Copy each line below without leaving any out.
++++++
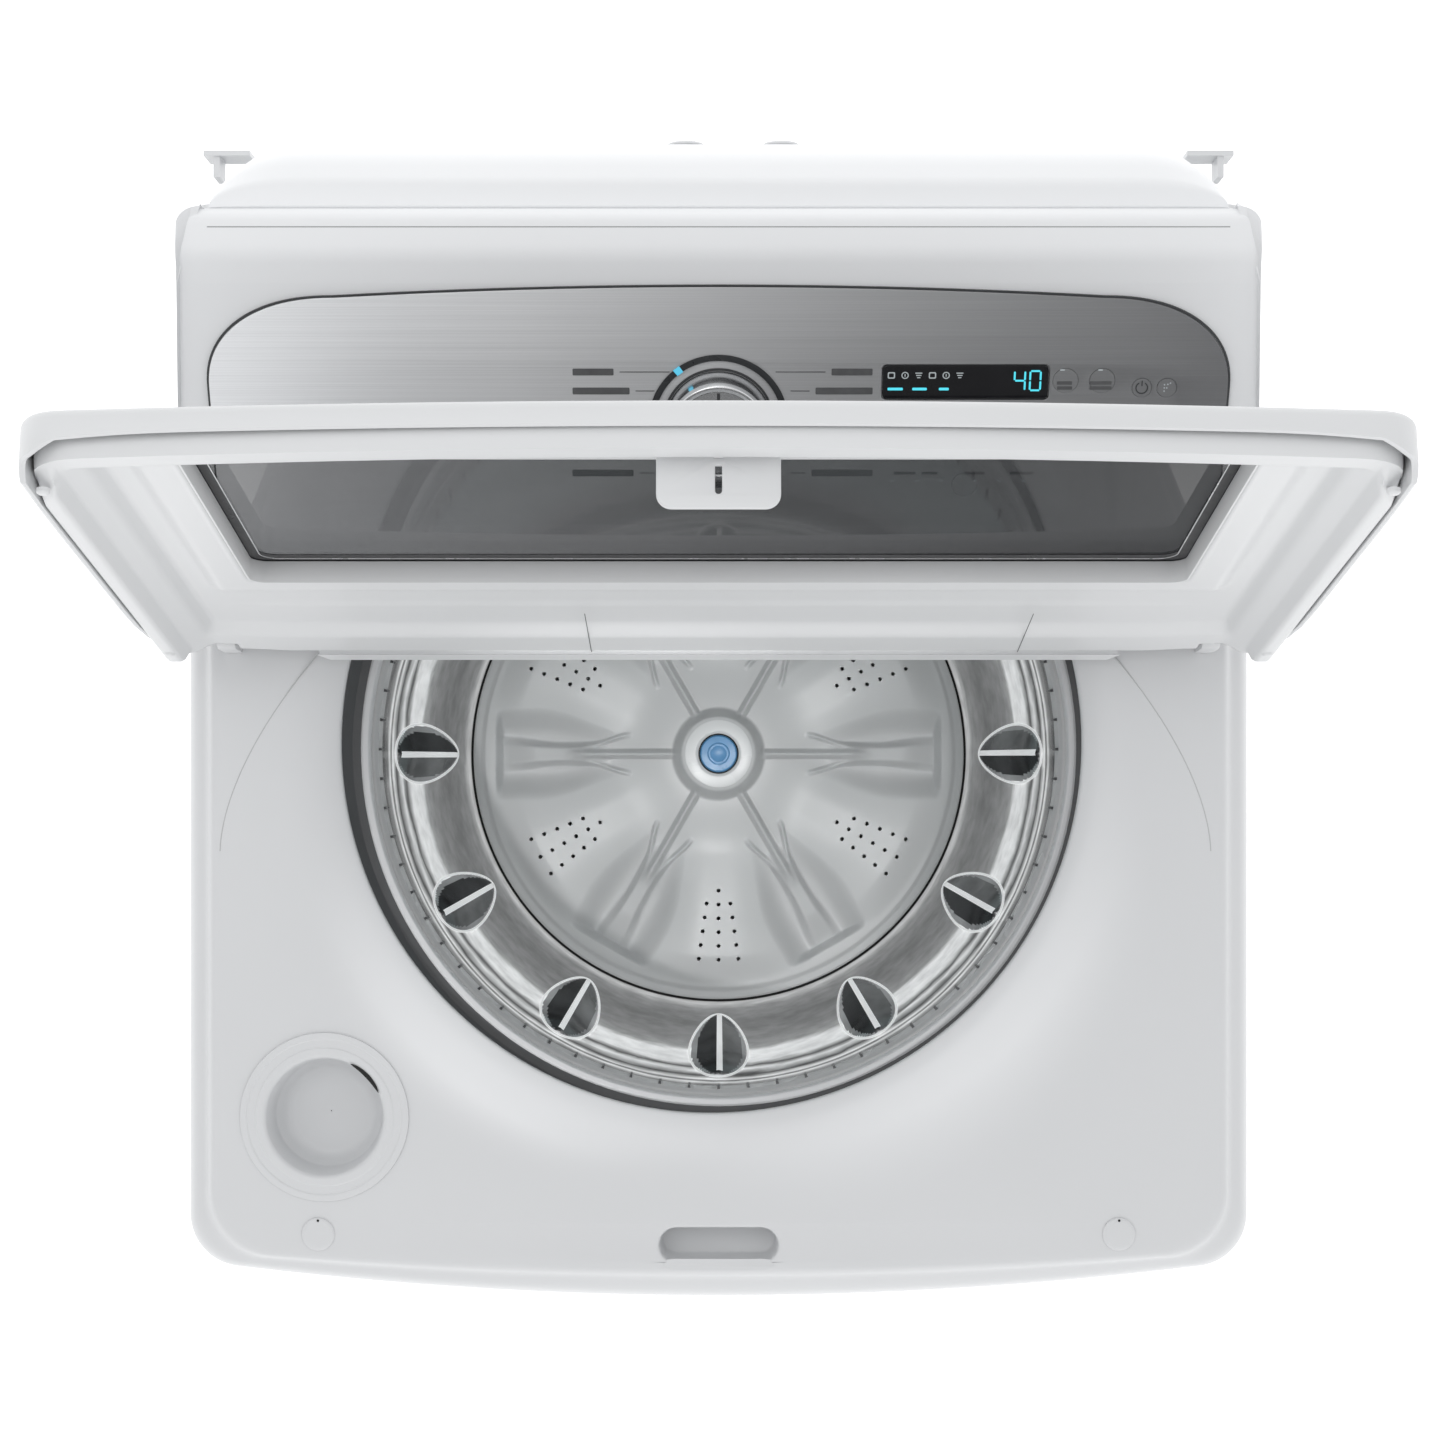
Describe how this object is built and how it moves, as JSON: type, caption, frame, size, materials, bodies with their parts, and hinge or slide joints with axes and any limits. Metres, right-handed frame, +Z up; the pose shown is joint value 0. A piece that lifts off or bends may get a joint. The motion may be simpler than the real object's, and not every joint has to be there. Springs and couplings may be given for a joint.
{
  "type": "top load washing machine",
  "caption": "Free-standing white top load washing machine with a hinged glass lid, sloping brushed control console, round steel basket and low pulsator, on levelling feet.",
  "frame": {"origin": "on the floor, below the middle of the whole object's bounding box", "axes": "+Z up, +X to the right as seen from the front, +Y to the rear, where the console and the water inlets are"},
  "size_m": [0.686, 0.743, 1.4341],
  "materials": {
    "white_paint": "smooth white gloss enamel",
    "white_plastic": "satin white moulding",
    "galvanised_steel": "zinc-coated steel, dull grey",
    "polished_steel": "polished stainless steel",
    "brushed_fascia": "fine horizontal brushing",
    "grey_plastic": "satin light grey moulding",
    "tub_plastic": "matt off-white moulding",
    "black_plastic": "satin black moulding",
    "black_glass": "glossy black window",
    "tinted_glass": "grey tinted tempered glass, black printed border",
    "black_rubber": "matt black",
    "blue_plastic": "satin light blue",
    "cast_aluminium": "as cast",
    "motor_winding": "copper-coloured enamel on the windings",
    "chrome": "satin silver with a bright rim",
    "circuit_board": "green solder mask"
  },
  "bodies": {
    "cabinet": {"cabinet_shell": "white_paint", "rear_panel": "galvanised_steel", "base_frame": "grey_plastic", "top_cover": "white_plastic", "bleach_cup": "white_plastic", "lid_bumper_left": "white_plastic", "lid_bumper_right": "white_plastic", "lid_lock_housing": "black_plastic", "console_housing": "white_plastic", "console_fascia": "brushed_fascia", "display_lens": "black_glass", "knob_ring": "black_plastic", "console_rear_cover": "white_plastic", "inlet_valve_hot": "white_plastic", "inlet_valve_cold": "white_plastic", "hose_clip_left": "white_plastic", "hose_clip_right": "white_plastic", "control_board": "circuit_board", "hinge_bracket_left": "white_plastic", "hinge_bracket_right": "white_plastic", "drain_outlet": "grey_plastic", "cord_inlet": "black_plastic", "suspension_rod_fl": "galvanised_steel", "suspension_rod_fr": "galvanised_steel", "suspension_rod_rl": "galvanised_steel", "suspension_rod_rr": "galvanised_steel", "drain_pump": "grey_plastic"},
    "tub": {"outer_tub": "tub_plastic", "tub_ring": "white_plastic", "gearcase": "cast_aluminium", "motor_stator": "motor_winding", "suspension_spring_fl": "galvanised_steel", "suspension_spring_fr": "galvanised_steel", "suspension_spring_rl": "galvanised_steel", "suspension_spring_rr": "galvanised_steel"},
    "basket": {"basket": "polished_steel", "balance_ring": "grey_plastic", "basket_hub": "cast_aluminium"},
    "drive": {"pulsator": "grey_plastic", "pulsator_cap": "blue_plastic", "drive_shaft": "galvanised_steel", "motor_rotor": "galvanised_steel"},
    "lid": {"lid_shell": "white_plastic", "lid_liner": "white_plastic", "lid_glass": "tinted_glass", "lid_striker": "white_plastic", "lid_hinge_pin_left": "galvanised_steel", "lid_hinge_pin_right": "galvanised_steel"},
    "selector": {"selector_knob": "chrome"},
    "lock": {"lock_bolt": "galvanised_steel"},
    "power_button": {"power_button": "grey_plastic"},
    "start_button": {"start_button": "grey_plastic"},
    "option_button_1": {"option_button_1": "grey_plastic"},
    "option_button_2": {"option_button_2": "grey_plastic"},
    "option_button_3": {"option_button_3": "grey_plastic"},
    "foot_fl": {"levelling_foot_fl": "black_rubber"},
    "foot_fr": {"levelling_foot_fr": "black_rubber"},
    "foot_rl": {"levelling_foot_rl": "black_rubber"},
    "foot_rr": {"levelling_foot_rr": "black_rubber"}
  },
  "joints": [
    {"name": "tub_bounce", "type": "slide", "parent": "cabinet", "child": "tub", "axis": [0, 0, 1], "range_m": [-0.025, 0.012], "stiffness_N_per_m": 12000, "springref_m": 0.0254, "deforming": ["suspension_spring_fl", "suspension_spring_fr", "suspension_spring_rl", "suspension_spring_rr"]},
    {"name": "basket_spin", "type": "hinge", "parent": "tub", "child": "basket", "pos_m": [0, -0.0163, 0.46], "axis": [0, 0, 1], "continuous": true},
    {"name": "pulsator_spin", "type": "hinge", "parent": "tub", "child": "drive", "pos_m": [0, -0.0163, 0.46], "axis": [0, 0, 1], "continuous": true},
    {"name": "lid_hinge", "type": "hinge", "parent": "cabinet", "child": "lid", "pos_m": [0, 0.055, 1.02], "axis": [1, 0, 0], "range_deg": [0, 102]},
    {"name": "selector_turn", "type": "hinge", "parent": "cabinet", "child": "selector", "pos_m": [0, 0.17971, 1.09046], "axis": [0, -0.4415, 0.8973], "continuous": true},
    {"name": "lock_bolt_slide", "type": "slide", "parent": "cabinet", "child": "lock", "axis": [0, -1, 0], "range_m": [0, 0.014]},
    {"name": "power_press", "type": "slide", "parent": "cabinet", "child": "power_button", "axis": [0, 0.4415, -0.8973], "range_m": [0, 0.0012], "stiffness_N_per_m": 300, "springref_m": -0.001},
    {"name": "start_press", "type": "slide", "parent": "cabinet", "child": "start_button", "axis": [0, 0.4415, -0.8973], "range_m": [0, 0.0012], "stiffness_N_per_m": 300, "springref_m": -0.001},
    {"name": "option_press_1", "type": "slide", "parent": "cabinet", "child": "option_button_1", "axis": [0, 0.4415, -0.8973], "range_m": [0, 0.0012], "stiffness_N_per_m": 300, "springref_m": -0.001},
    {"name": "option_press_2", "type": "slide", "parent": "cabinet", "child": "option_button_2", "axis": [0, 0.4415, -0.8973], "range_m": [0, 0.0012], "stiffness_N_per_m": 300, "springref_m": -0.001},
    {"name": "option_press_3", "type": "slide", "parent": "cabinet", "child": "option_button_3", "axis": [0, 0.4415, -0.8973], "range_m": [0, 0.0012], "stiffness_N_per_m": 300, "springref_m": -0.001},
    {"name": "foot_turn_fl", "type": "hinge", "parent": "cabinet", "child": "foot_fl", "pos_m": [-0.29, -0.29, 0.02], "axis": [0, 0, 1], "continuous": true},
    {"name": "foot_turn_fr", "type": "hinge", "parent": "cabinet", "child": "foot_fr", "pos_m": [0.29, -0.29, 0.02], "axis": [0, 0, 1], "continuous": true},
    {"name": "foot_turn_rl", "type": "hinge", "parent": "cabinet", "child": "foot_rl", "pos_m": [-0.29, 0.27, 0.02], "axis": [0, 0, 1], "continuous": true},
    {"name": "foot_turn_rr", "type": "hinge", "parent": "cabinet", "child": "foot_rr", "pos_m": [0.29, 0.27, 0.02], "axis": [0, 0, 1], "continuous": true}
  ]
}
++++++
Exercise result:
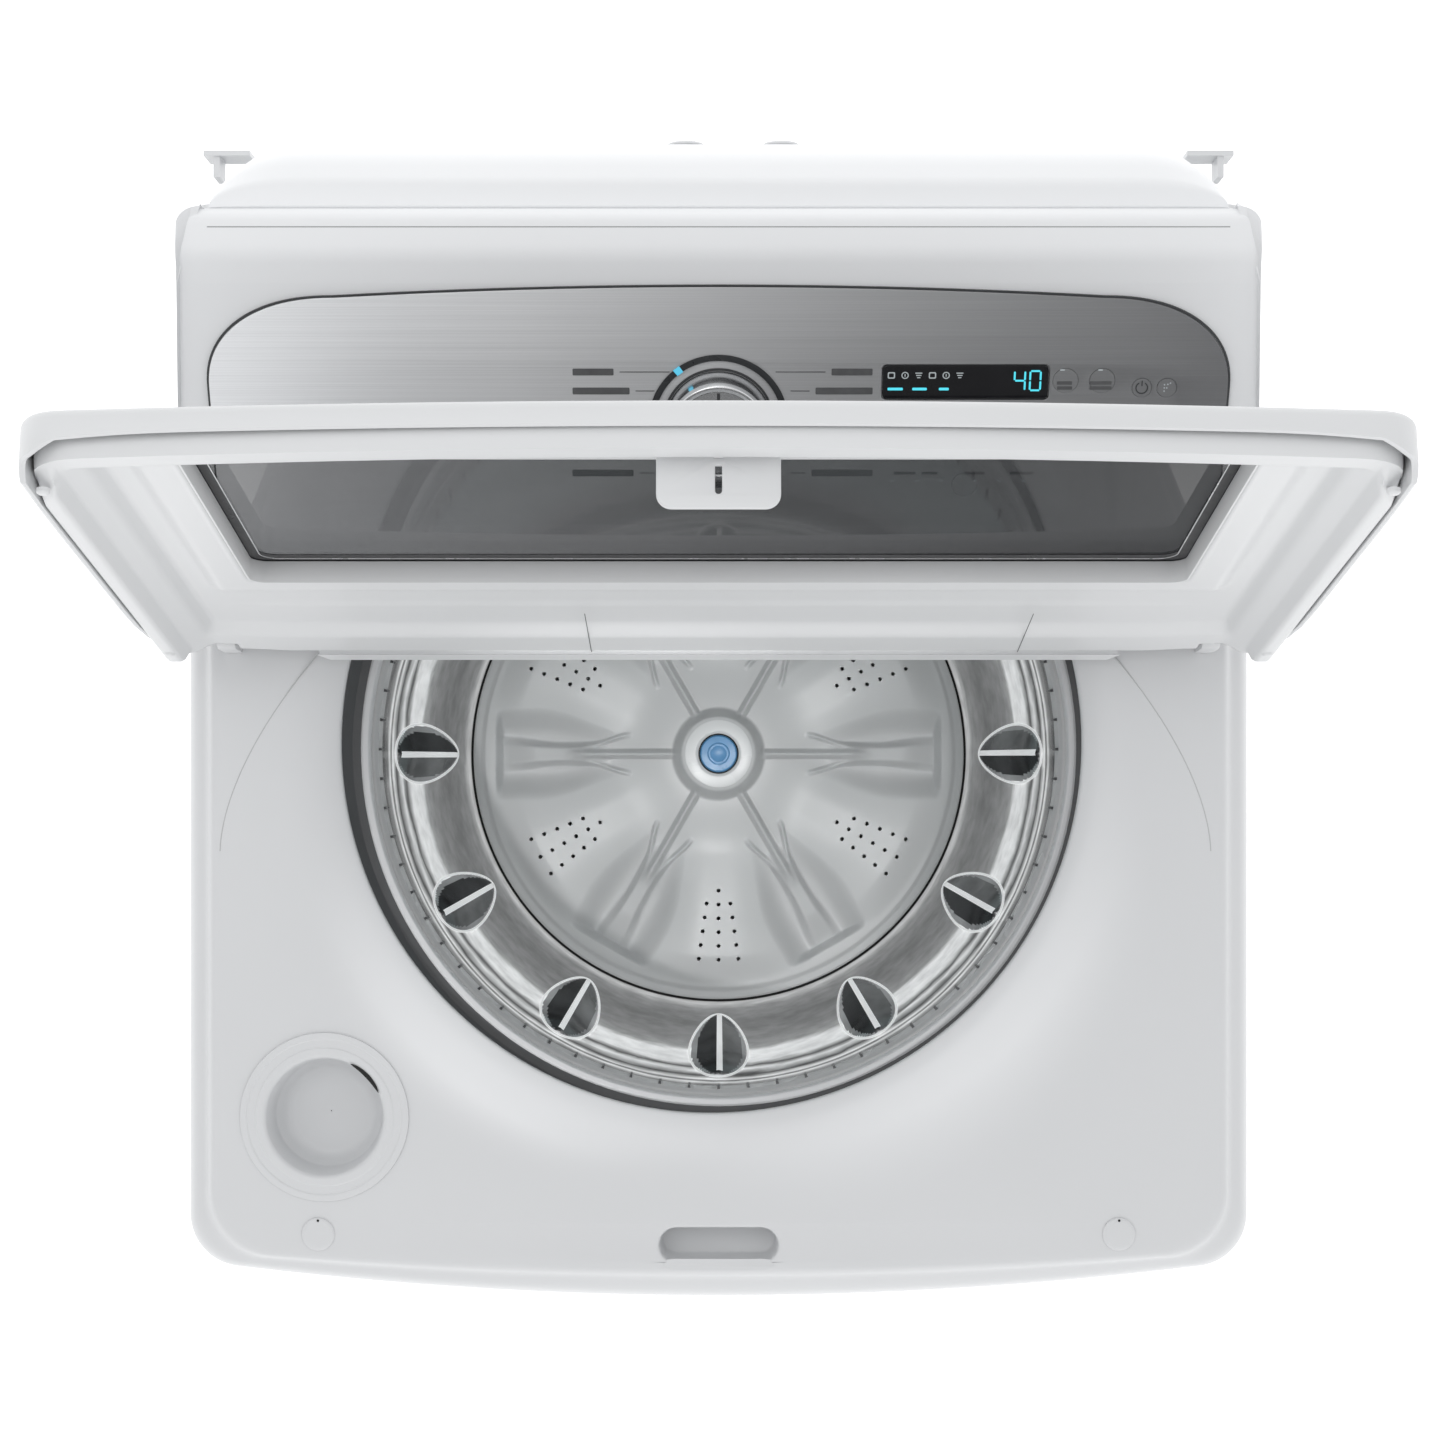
Describe how this object is built and how it moves, as JSON: type, caption, frame, size, materials, bodies with their parts, and hinge or slide joints with axes and any limits. Metres, right-handed frame, +Z up; the pose shown is joint value 0. A piece that lifts off or bends may get a joint. The motion may be simpler than the real object's, and not every joint has to be there. Springs and couplings may be given for a joint.
{
  "type": "top load washing machine",
  "caption": "Free-standing white top load washing machine with a hinged glass lid, sloping brushed control console, round steel basket and low pulsator, on levelling feet.",
  "frame": {"origin": "on the floor, below the middle of the whole object's bounding box", "axes": "+Z up, +X to the right as seen from the front, +Y to the rear, where the console and the water inlets are"},
  "size_m": [0.686, 0.743, 1.4341],
  "materials": {
    "white_paint": "smooth white gloss enamel",
    "white_plastic": "satin white moulding",
    "galvanised_steel": "zinc-coated steel, dull grey",
    "polished_steel": "polished stainless steel",
    "brushed_fascia": "fine horizontal brushing",
    "grey_plastic": "satin light grey moulding",
    "tub_plastic": "matt off-white moulding",
    "black_plastic": "satin black moulding",
    "black_glass": "glossy black window",
    "tinted_glass": "grey tinted tempered glass, black printed border",
    "black_rubber": "matt black",
    "blue_plastic": "satin light blue",
    "cast_aluminium": "as cast",
    "motor_winding": "copper-coloured enamel on the windings",
    "chrome": "satin silver with a bright rim",
    "circuit_board": "green solder mask"
  },
  "bodies": {
    "cabinet": {"cabinet_shell": "white_paint", "rear_panel": "galvanised_steel", "base_frame": "grey_plastic", "top_cover": "white_plastic", "bleach_cup": "white_plastic", "lid_bumper_left": "white_plastic", "lid_bumper_right": "white_plastic", "lid_lock_housing": "black_plastic", "console_housing": "white_plastic", "console_fascia": "brushed_fascia", "display_lens": "black_glass", "knob_ring": "black_plastic", "console_rear_cover": "white_plastic", "inlet_valve_hot": "white_plastic", "inlet_valve_cold": "white_plastic", "hose_clip_left": "white_plastic", "hose_clip_right": "white_plastic", "control_board": "circuit_board", "hinge_bracket_left": "white_plastic", "hinge_bracket_right": "white_plastic", "drain_outlet": "grey_plastic", "cord_inlet": "black_plastic", "suspension_rod_fl": "galvanised_steel", "suspension_rod_fr": "galvanised_steel", "suspension_rod_rl": "galvanised_steel", "suspension_rod_rr": "galvanised_steel", "drain_pump": "grey_plastic"},
    "tub": {"outer_tub": "tub_plastic", "tub_ring": "white_plastic", "gearcase": "cast_aluminium", "motor_stator": "motor_winding", "suspension_spring_fl": "galvanised_steel", "suspension_spring_fr": "galvanised_steel", "suspension_spring_rl": "galvanised_steel", "suspension_spring_rr": "galvanised_steel"},
    "basket": {"basket": "polished_steel", "balance_ring": "grey_plastic", "basket_hub": "cast_aluminium"},
    "drive": {"pulsator": "grey_plastic", "pulsator_cap": "blue_plastic", "drive_shaft": "galvanised_steel", "motor_rotor": "galvanised_steel"},
    "lid": {"lid_shell": "white_plastic", "lid_liner": "white_plastic", "lid_glass": "tinted_glass", "lid_striker": "white_plastic", "lid_hinge_pin_left": "galvanised_steel", "lid_hinge_pin_right": "galvanised_steel"},
    "selector": {"selector_knob": "chrome"},
    "lock": {"lock_bolt": "galvanised_steel"},
    "power_button": {"power_button": "grey_plastic"},
    "start_button": {"start_button": "grey_plastic"},
    "option_button_1": {"option_button_1": "grey_plastic"},
    "option_button_2": {"option_button_2": "grey_plastic"},
    "option_button_3": {"option_button_3": "grey_plastic"},
    "foot_fl": {"levelling_foot_fl": "black_rubber"},
    "foot_fr": {"levelling_foot_fr": "black_rubber"},
    "foot_rl": {"levelling_foot_rl": "black_rubber"},
    "foot_rr": {"levelling_foot_rr": "black_rubber"}
  },
  "joints": [
    {"name": "tub_bounce", "type": "slide", "parent": "cabinet", "child": "tub", "axis": [0, 0, 1], "range_m": [-0.025, 0.012], "stiffness_N_per_m": 12000, "springref_m": 0.0254, "deforming": ["suspension_spring_fl", "suspension_spring_fr", "suspension_spring_rl", "suspension_spring_rr"]},
    {"name": "basket_spin", "type": "hinge", "parent": "tub", "child": "basket", "pos_m": [0, -0.0163, 0.46], "axis": [0, 0, 1], "continuous": true},
    {"name": "pulsator_spin", "type": "hinge", "parent": "tub", "child": "drive", "pos_m": [0, -0.0163, 0.46], "axis": [0, 0, 1], "continuous": true},
    {"name": "lid_hinge", "type": "hinge", "parent": "cabinet", "child": "lid", "pos_m": [0, 0.055, 1.02], "axis": [1, 0, 0], "range_deg": [0, 102]},
    {"name": "selector_turn", "type": "hinge", "parent": "cabinet", "child": "selector", "pos_m": [0, 0.17971, 1.09046], "axis": [0, -0.4415, 0.8973], "continuous": true},
    {"name": "lock_bolt_slide", "type": "slide", "parent": "cabinet", "child": "lock", "axis": [0, -1, 0], "range_m": [0, 0.014]},
    {"name": "power_press", "type": "slide", "parent": "cabinet", "child": "power_button", "axis": [0, 0.4415, -0.8973], "range_m": [0, 0.0012], "stiffness_N_per_m": 300, "springref_m": -0.001},
    {"name": "start_press", "type": "slide", "parent": "cabinet", "child": "start_button", "axis": [0, 0.4415, -0.8973], "range_m": [0, 0.0012], "stiffness_N_per_m": 300, "springref_m": -0.001},
    {"name": "option_press_1", "type": "slide", "parent": "cabinet", "child": "option_button_1", "axis": [0, 0.4415, -0.8973], "range_m": [0, 0.0012], "stiffness_N_per_m": 300, "springref_m": -0.001},
    {"name": "option_press_2", "type": "slide", "parent": "cabinet", "child": "option_button_2", "axis": [0, 0.4415, -0.8973], "range_m": [0, 0.0012], "stiffness_N_per_m": 300, "springref_m": -0.001},
    {"name": "option_press_3", "type": "slide", "parent": "cabinet", "child": "option_button_3", "axis": [0, 0.4415, -0.8973], "range_m": [0, 0.0012], "stiffness_N_per_m": 300, "springref_m": -0.001},
    {"name": "foot_turn_fl", "type": "hinge", "parent": "cabinet", "child": "foot_fl", "pos_m": [-0.29, -0.29, 0.02], "axis": [0, 0, 1], "continuous": true},
    {"name": "foot_turn_fr", "type": "hinge", "parent": "cabinet", "child": "foot_fr", "pos_m": [0.29, -0.29, 0.02], "axis": [0, 0, 1], "continuous": true},
    {"name": "foot_turn_rl", "type": "hinge", "parent": "cabinet", "child": "foot_rl", "pos_m": [-0.29, 0.27, 0.02], "axis": [0, 0, 1], "continuous": true},
    {"name": "foot_turn_rr", "type": "hinge", "parent": "cabinet", "child": "foot_rr", "pos_m": [0.29, 0.27, 0.02], "axis": [0, 0, 1], "continuous": true}
  ]
}